-- Task details --
Of the records that follow, copy only the lines from the line containing "Turn this picture of an object into a build123d" to the line containing "keeper_pitch = keeper_gap + keeper_depth", both included, exactly as written.
--- START OF Input ---
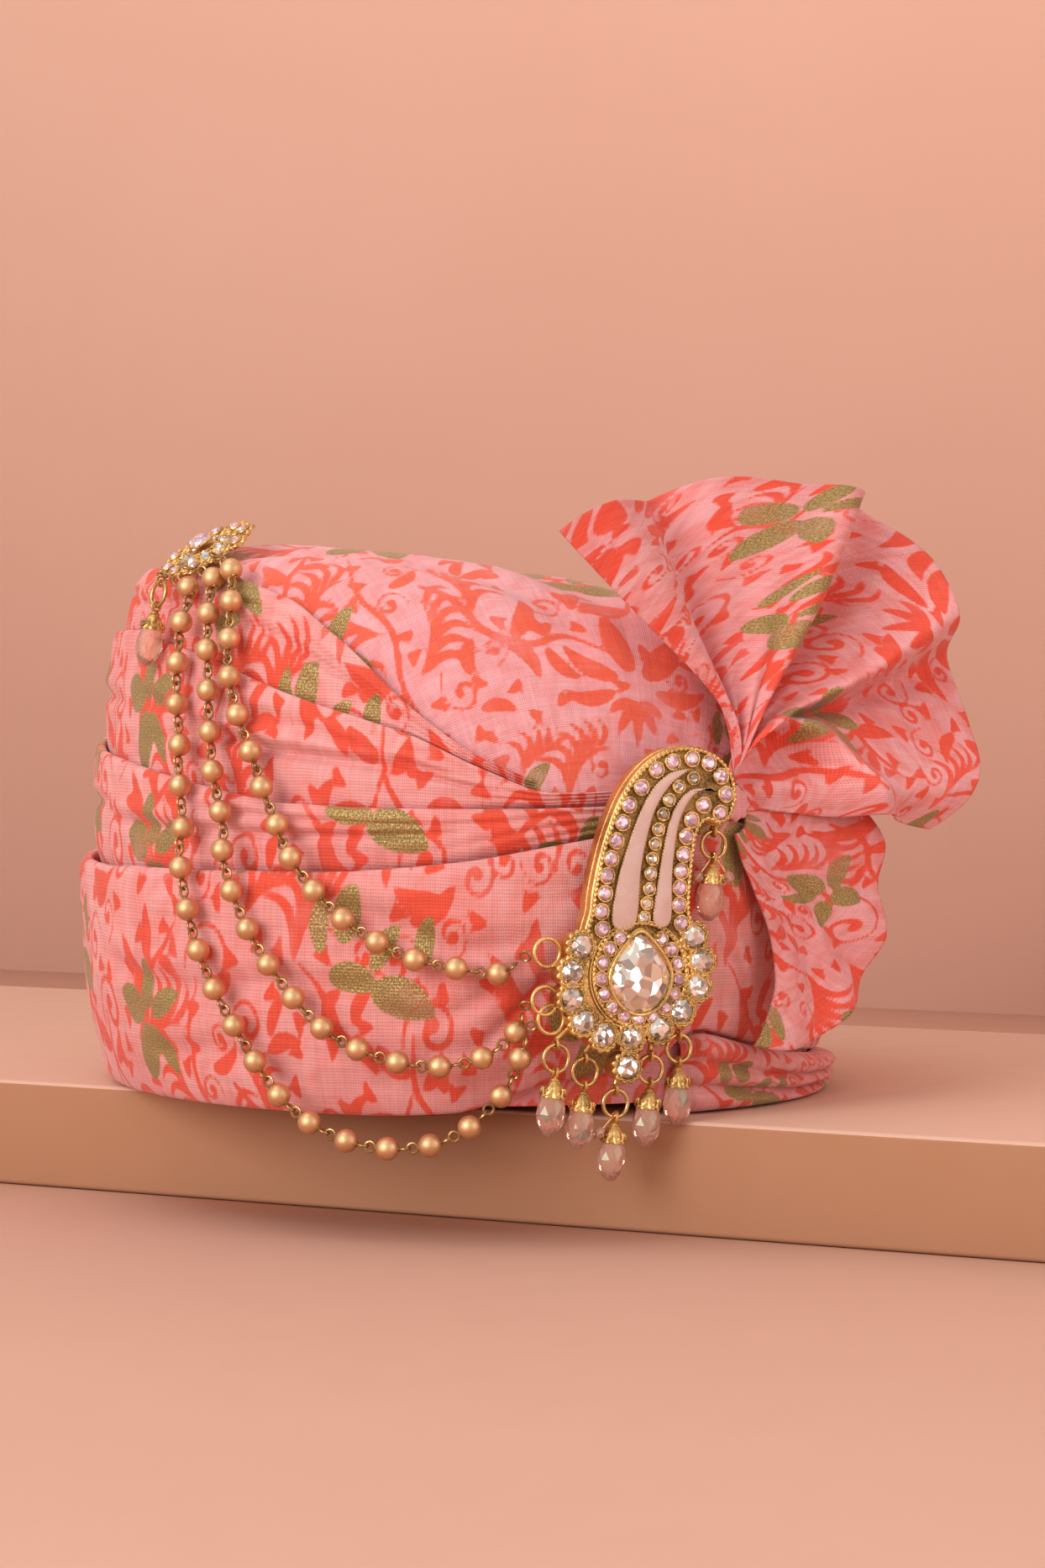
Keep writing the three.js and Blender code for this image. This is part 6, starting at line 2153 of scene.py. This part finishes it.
ledge_size = (1600, LEDGE_DEPTH, LEDGE_THICKNESS)
ledge = stage_piece("stage_ledge", ledge_size, (-800, 0, -LEDGE_THICKNESS), 1.6, STAGE_TOP)
# Faces that don't face up take the colour of painted shade; the top keeps the ledge's own colour
ledge.data.materials.append(STAGE_FACE_SHADE)
for face in ledge.data.polygons:
    face.material_index = 0 if face.normal.z > 0.4 else 1
stage_piece("stage_floor", (5000, 3500, 20), (-2500, -2700, -LEDGE_THICKNESS - 20), 0, STAGE_FLOOR)
stage_piece("stage_wall", (5000, 40, 2600), (-2500, LEDGE_DEPTH + 420, -400), 0, STAGE_WALL)


def soft_light(name, place, aim, size, power, colour):
    data = bpy.data.lights.new(name, "AREA")
    data.shape = "SQUARE"
    data.size = size
    data.energy = power
    data.color = colour
    lamp = linked(name, data)
    lamp.location = place
    lamp.rotation_euler = (Vector(aim) - Vector(place)).to_track_quat("-Z", "Y").to_euler()


soft_light("key_light", (-2.9, -1.35, 1.3), (0.0, 0.0, 0.06), 2.0, 76.0, (1.0, 0.975, 0.94))
soft_light("fill_light", (0.9, -1.5, 0.55), (0.0, 0.0, 0.06), 1.4, 7.0, (1.0, 0.95, 0.9))
soft_light("back_light", (-0.5, 0.1, 1.6), (0.0, 0.0, 0.1), 1.0, 5.0, (1.0, 0.96, 0.92))
bpy.context.scene.view_settings.view_transform = "Standard"

world = bpy.data.worlds.new("soft_room")
bpy.context.scene.world = world
world.use_nodes = True
background = world.node_tree.nodes["Background"].inputs
background["Color"].default_value = (1.0, 0.90, 0.83, 1)
background["Strength"].default_value = 0.68

CAMERA_PLACE = Vector((-469.7, -1103.4, 126.8)) * MM
CAMERA_AIM = Vector((18.0, -8.0, 93.3)) * MM
camera_data = bpy.data.cameras.new("photo_camera")
camera_data.sensor_fit = "VERTICAL"
camera_data.sensor_height = 36.0
camera_data.lens = 86.8
camera_data.clip_start = 0.02
camera_data.clip_end = 20
camera = linked("photo_camera", camera_data)
camera.location = CAMERA_PLACE
camera.rotation_euler = (CAMERA_AIM - CAMERA_PLACE).to_track_quat("-Z", "Y").to_euler()
bpy.context.scene.camera = camera
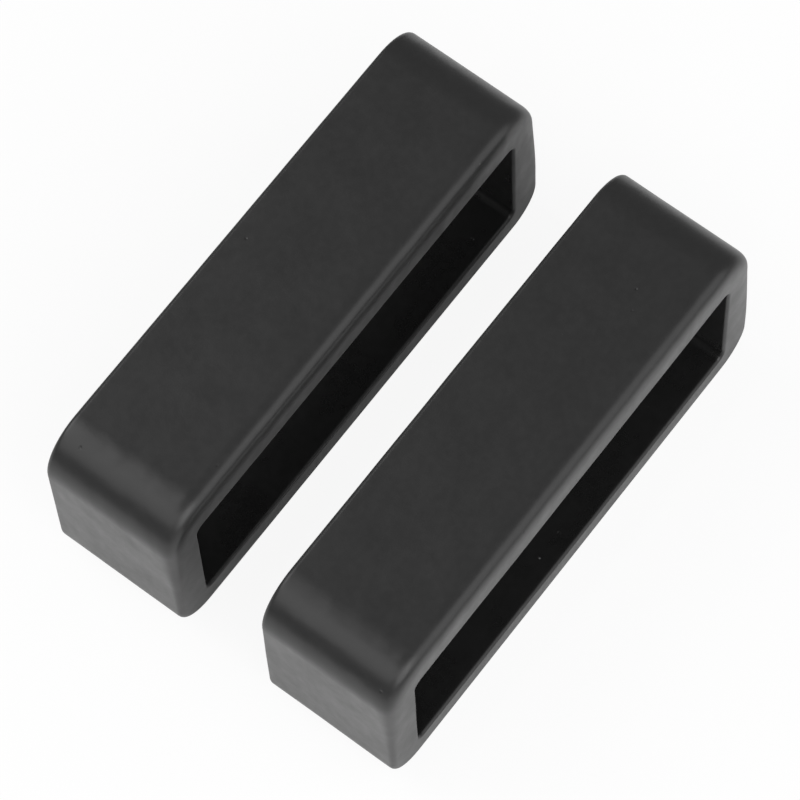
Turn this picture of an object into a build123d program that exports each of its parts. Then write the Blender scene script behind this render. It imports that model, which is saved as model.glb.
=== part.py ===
from build123d import *
import os

# A pair of moulded rubber keepers for a watch strap, in millimetres.
# Each keeper is one closed loop. A thick wall lies over the strap's tail, a thinner one
# lies against the wrist, and the slot between them takes both layers of the strap.
# The keepers stand on a flat surface, one in front of the other, with their slots in line.
# X runs across the strap, Y along it to the rear keeper, and Z up from the surface.

# The strap that the keepers hold
strap_width = 22.0
strap_thickness = 3.2
strap_layers = 2

# Room for the strap in the slot, at each side and above both layers
side_clearance = 0.2
lift_clearance = 0.6

# The walls of a keeper, and how much of the strap it covers
top_wall = 2.1
bottom_wall = 1.5
end_wall = 1.8
keeper_depth = 6.9

# Corners of the loop's outline, seen along the strap
top_corner_radius = 2.35
bottom_corner_radius = 1.85

# The front rim is formed inside the mould and is soft.
# The rear rim lies on the mould's parting plane and is crisper.
front_rim_radius = 0.6
rear_rim_radius = 0.25

# Corners of the slot, and the eased edge round both of its mouths
slot_corner_radius = 0.4
slot_mouth_radius = 0.15

# Clear space between the two keepers as they stand
keeper_gap = 4.72

# Sizes that follow from the ones above
slot_width = strap_width + 2 * side_clearance
slot_height = strap_layers * strap_thickness + lift_clearance
slot_centre_height = bottom_wall + slot_height / 2
loop_length = slot_width + 2 * end_wall
loop_height = bottom_wall + slot_height + top_wall
keeper_pitch = keeper_gap + keeper_depth

# Where the middle of each keeper stands along the strap
keeper_places = {
    "front_keeper": -keeper_pitch / 2,
    "rear_keeper": keeper_pitch / 2,
}

os.makedirs("parts", exist_ok=True)

for name, place in keeper_places.items():
    rear_plane = Plane.XZ.offset(-(place + keeper_depth / 2))

    with BuildPart() as keeper:
        # The loop's section, carried from its rear face to its front face
        with BuildSketch(rear_plane) as section:
            with Locations((0, loop_height / 2)):
                Rectangle(loop_length, loop_height)
            fillet(section.vertices().group_by(Axis.Y)[-1], radius=top_corner_radius)
            fillet(section.vertices().group_by(Axis.Y)[0], radius=bottom_corner_radius)
            with Locations((0, slot_centre_height)):
                RectangleRounded(slot_width, slot_height, slot_corner_radius, mode=Mode.SUBTRACT)
        extrude(amount=keeper_depth)

        # Rounded rims outside, and eased edges where the strap goes in and out
        front_face = keeper.faces().sort_by(Axis.Y)[0]
        fillet(front_face.outer_wire().edges(), radius=front_rim_radius)
        rear_face = keeper.faces().sort_by(Axis.Y)[-1]
        fillet(rear_face.outer_wire().edges(), radius=rear_rim_radius)
        for mouth_face in keeper.faces().filter_by(Axis.Y):
            fillet(mouth_face.inner_wires()[0].edges(), radius=slot_mouth_radius)

    keeper.part.label = name
    export_step(keeper.part, f"parts/{name}.step")
    print(name, "volume", keeper.part.volume, "size", keeper.part.bounding_box().size)
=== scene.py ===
from math import cos, exp, pi, radians, sin, tan

import bmesh
import bpy
from mathutils import Matrix, Vector, noise


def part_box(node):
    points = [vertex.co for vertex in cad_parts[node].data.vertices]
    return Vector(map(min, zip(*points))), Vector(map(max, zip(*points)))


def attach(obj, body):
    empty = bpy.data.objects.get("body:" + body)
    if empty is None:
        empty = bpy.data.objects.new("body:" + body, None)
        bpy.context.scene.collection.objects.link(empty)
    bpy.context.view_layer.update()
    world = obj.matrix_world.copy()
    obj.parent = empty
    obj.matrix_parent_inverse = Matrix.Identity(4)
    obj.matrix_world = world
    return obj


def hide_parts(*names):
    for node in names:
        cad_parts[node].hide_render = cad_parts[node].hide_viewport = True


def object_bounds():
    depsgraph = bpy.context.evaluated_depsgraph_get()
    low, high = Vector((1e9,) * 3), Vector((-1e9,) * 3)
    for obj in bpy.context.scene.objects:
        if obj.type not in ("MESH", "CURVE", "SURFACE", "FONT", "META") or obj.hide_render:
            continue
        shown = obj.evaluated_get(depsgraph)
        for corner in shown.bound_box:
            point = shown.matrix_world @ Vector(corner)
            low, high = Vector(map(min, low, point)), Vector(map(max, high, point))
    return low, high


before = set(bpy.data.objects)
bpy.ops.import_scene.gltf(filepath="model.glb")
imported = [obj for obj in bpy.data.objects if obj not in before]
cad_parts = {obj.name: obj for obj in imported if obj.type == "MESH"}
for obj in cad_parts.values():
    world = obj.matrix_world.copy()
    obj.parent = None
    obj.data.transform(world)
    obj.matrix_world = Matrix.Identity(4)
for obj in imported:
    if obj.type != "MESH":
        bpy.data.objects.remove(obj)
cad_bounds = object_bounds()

MM = 0.001

# The keepers' walls and rounding, as the solids have them
TOP_WALL = 2.1 * MM
BOTTOM_WALL = 1.5 * MM
END_WALL = 1.8 * MM
TOP_CORNER = 2.35 * MM
BOTTOM_CORNER = 1.85 * MM
REAR_RIM = 0.25 * MM
SLOT_CORNER = 0.4 * MM
SLOT_MOUTH = 0.15 * MM

# The front rim: its radius in the middle, and how far it runs out over the outer side and
# over the face. It is soft along the top and crisp along the foot.
SOFT_RIM = (0.5 * MM, 0.35 * MM, 0.6 * MM)
CRISP_RIM = (0.25 * MM, 0.04 * MM, 0.06 * MM)
CRISP_BELOW = 3.0 * MM
SOFT_ABOVE = 9.8 * MM
RUN_OUT_TURN = radians(6)

# Faces along and round a keeper's mesh, and the share of even spacing among them
LONG_STEPS = 70
SHORT_STEPS = 24
CORNER_STEPS = 14
DEPTH_STEPS = 24
RIM_STEPS = 20
RIM_SAMPLES = 400
RIM_END_SAMPLES = (0, 1, 3, 6, 10, 15)
WALL_STEPS = 9
MOUTH_STEPS = 5
EVEN_SHARE = 0.35

# The rubber isn't dead flat: it swells and sinks a little, but not where it stands. The
# shift gives each keeper a pattern of its own.
SWELL_HEIGHT = 0.012 * MM
SWELL_LENGTH = 3.4 * MM
RIPPLE_HEIGHT = 0.0035 * MM
RIPPLE_LENGTH = 1.1 * MM
FOOT_HEIGHT = 1.2 * MM
KEEPER_SHIFT = Vector((7.3, 2.9, 5.1))

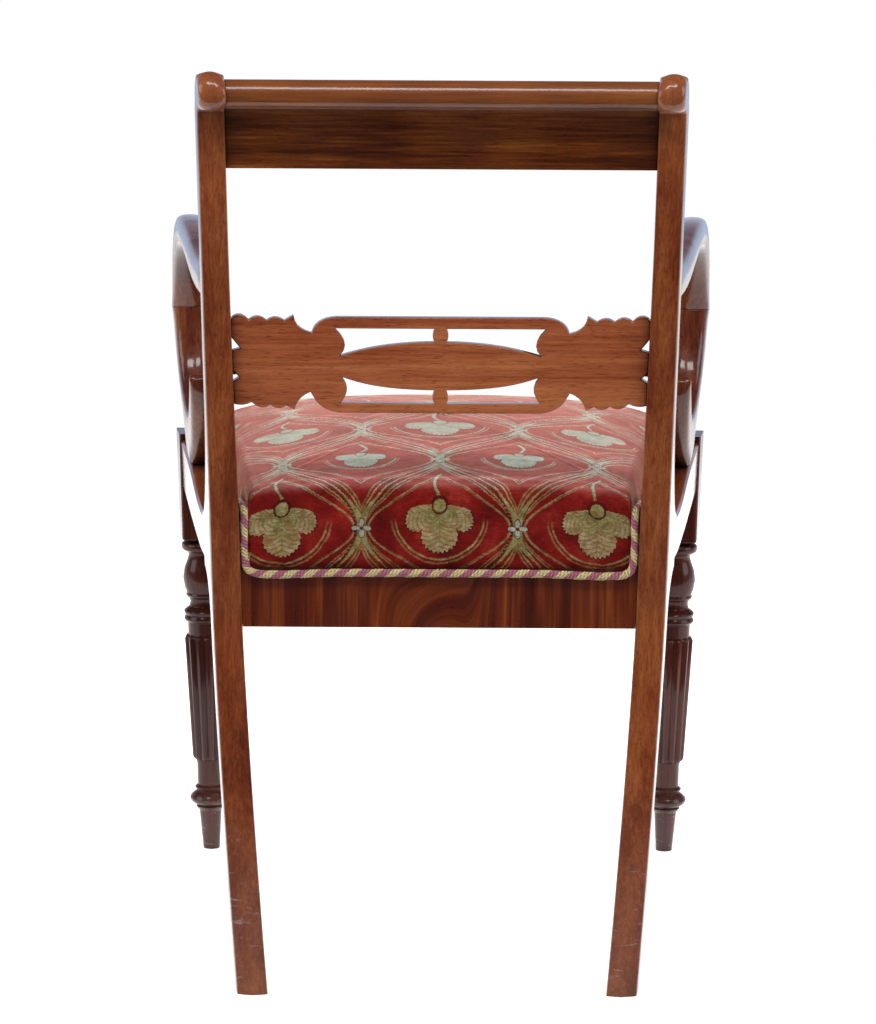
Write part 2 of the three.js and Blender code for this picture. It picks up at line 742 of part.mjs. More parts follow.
// The support swings back and down onto the rail, and its tail turns up behind.
// Shares run back from the front of the arm to the tail, and up from the rail to the joint.
const supportUprightShares = [[0, 1], [0.016, 0.79], [0.07, 0.58], [0.162, 0.42], [0.265, 0.245]];
const supportHollowShares = [
  [0.173, 1], [0.189, 0.811], [0.232, 0.636], [0.3135, 0.49], [0.411, 0.385], [0.492, 0.332], [0.584, 0.322],
  [0.67, 0.36], [0.735, 0.434], [0.79, 0.51], [0.845, 0.585], [0.895, 0.64], [0.945, 0.667], [0.975, 0.662],
];
const supportTailShares = [
  [0.765, 0.105], [0.85, 0.215], [0.925, 0.35], [0.975, 0.475], [0.998, 0.575], [0.992, 0.64],
];

function supportPoint([along, up]) {
  return [mix(-armFront, -supportTailReach, along), mix(supportSeatZ + fit, armJointHeight, up)];
}

function buildArmSupport(side) {
  const onRail = (y) => [y, sideRailTop(y) + fit];
  const outer = [
    ...supportUprightShares.map(supportPoint),
    onRail(-supportBaseFront), onRail(supportBaseMiddle), onRail(-supportBaseBack),
    ...supportTailShares.map(supportPoint),
  ];
  const hollow = supportHollowShares.map(supportPoint);
  const baseAt = supportUprightShares.length;
  const fine = supportSteps;
  const inner = smoothLine(hollow, (hollow.length - 1) * fine);
  const upright = smoothLine(outer.slice(0, baseAt + 1), baseAt * fine);
  const tail = smoothLine(outer.slice(baseAt + 2), (outer.length - baseAt - 3) * fine);
  const between = (a, b) => [(a[0] + b[0]) / 2, (a[1] + b[1]) / 2];
  const base = [between(outer[baseAt], outer[baseAt + 1]), outer[baseAt + 1], between(outer[baseAt + 1], outer[baseAt + 2])];
  const edge = [...upright, ...base, ...tail];
  const rings = edge.map((point, i) => {
    const down = Math.min(i / (baseAt * fine), 1);
    const width = mix(armFrontWidth, supportBaseWidth, down);
    return limbRing(side, inner[i], point, sideRailSetIn * down, width);
  });
  return carve(loft(rings), [], [armDowel(side, fit), supportDowel(side, fit)]);
}

// Glue blocks in the corners under the seat
function prism(plan, bottom, top) {
  return loft([bottom, top].map((z) => plan.map((point) => point(z))));
}

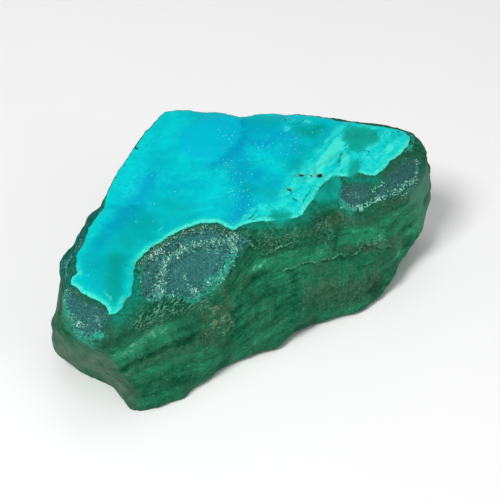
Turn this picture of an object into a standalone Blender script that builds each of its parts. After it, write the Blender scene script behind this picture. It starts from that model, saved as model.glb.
--- END OF Input ---
-- Final result --
Turn this picture of an object into a build123d program that exports each of its parts. Then write the Blender scene script behind this render. It imports that model, which is saved as model.glb.
=== part.py ===
from build123d import *
import os

# A pair of moulded rubber keepers for a watch strap, in millimetres.
# Each keeper is one closed loop. A thick wall lies over the strap's tail, a thinner one
# lies against the wrist, and the slot between them takes both layers of the strap.
# The keepers stand on a flat surface, one in front of the other, with their slots in line.
# X runs across the strap, Y along it to the rear keeper, and Z up from the surface.

# The strap that the keepers hold
strap_width = 22.0
strap_thickness = 3.2
strap_layers = 2

# Room for the strap in the slot, at each side and above both layers
side_clearance = 0.2
lift_clearance = 0.6

# The walls of a keeper, and how much of the strap it covers
top_wall = 2.1
bottom_wall = 1.5
end_wall = 1.8
keeper_depth = 6.9

# Corners of the loop's outline, seen along the strap
top_corner_radius = 2.35
bottom_corner_radius = 1.85

# The front rim is formed inside the mould and is soft.
# The rear rim lies on the mould's parting plane and is crisper.
front_rim_radius = 0.6
rear_rim_radius = 0.25

# Corners of the slot, and the eased edge round both of its mouths
slot_corner_radius = 0.4
slot_mouth_radius = 0.15

# Clear space between the two keepers as they stand
keeper_gap = 4.72

# Sizes that follow from the ones above
slot_width = strap_width + 2 * side_clearance
slot_height = strap_layers * strap_thickness + lift_clearance
slot_centre_height = bottom_wall + slot_height / 2
loop_length = slot_width + 2 * end_wall
loop_height = bottom_wall + slot_height + top_wall
keeper_pitch = keeper_gap + keeper_depth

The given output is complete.